→ Exercise goal: Extract every line that contains the string "this".

→ Information shown:
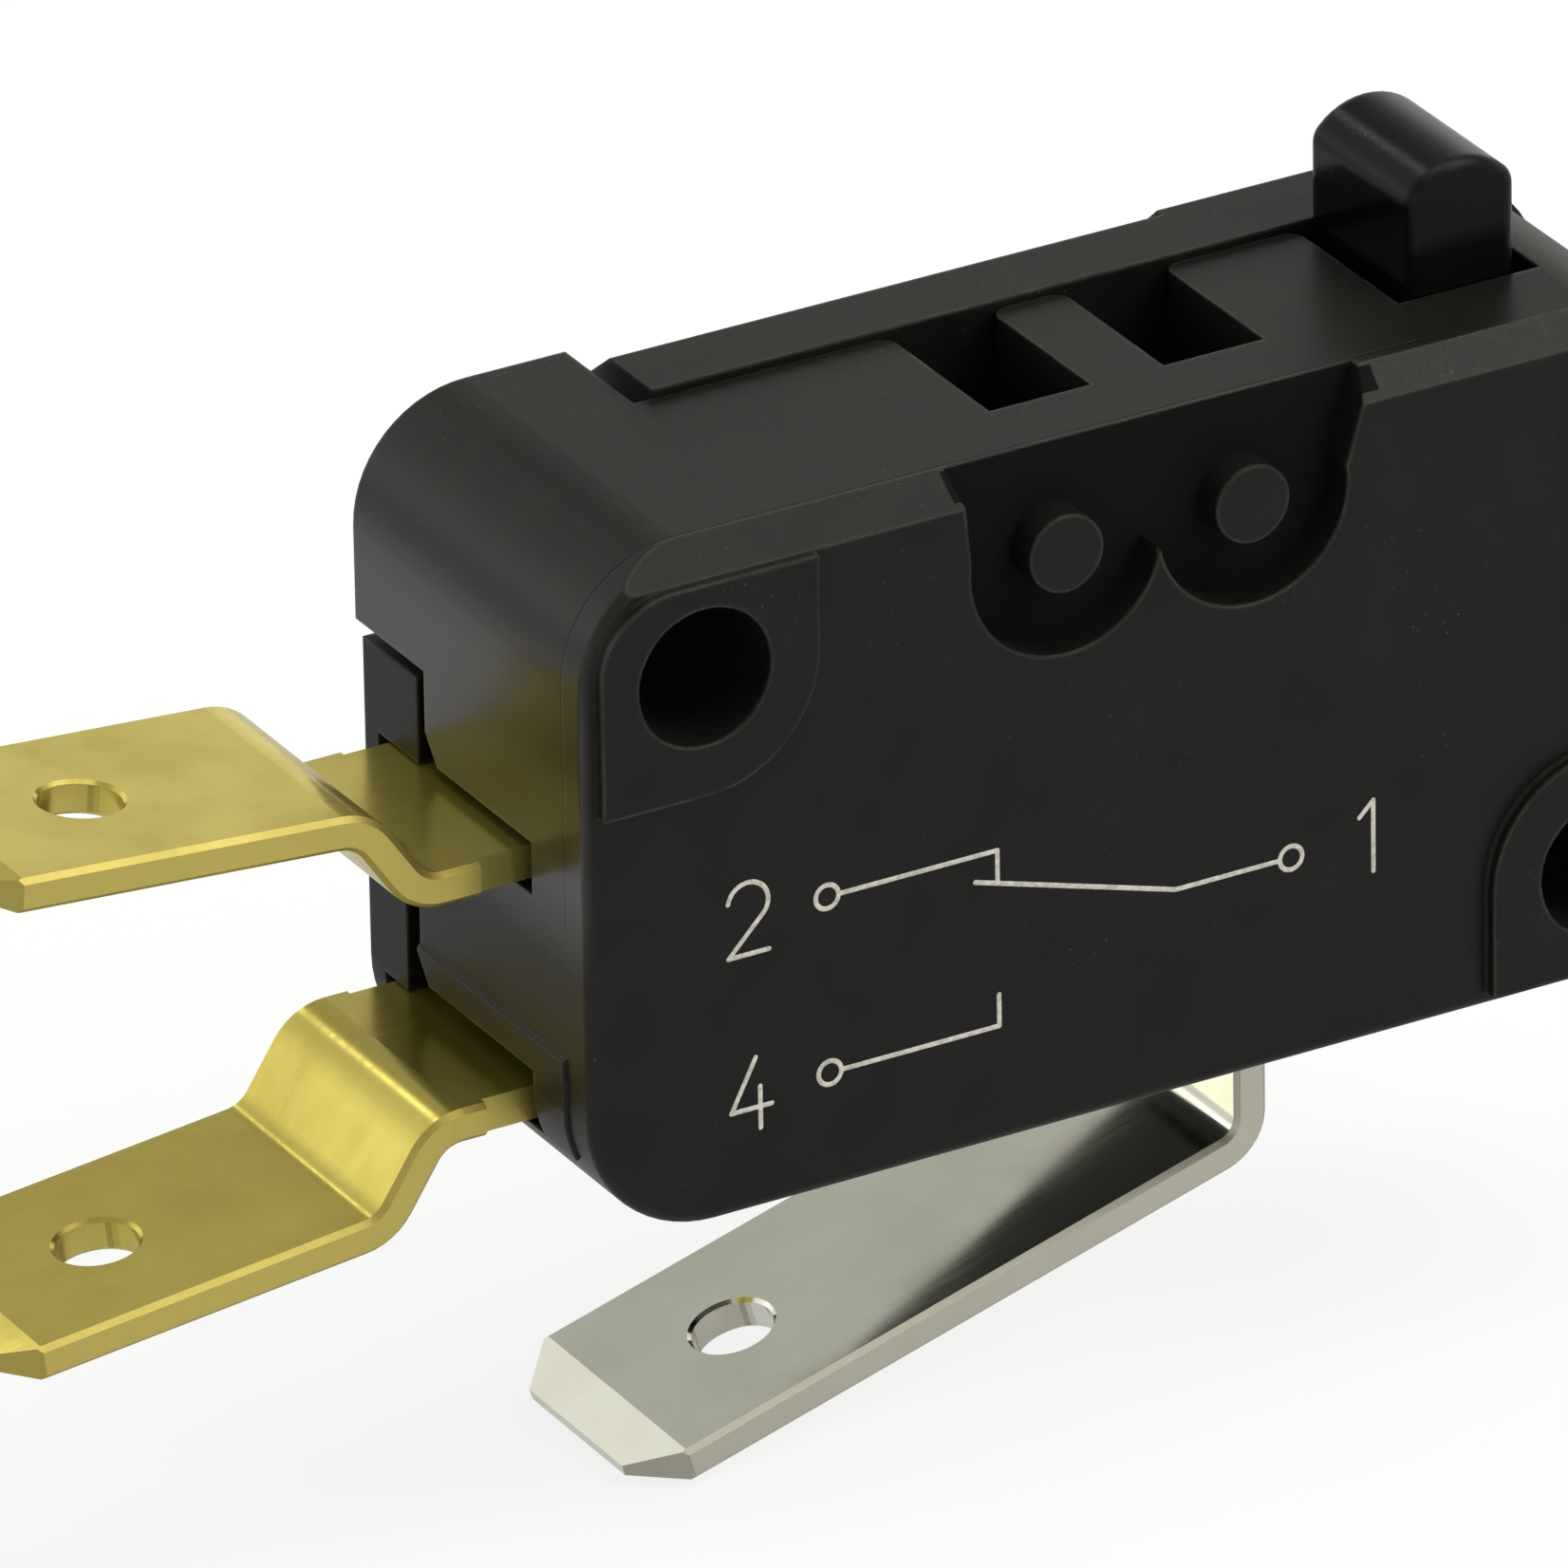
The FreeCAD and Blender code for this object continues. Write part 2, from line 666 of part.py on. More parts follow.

---

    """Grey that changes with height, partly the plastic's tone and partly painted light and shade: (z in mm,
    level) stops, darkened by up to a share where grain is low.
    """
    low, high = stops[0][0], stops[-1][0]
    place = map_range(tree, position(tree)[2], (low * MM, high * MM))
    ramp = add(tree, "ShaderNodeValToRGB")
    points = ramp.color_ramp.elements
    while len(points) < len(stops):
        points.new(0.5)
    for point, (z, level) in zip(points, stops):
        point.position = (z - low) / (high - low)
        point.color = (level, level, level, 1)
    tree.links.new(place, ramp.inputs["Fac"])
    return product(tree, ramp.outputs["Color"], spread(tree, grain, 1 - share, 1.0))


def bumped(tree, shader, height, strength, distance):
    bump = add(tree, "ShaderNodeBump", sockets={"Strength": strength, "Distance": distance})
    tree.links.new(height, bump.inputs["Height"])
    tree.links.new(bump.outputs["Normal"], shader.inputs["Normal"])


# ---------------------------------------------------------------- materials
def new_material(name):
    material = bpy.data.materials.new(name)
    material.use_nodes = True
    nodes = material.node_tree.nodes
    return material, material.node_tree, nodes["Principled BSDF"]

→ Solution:
The FreeCAD and Blender code for this object continues. Write part 2, from line 666 of part.py on. More parts follow.

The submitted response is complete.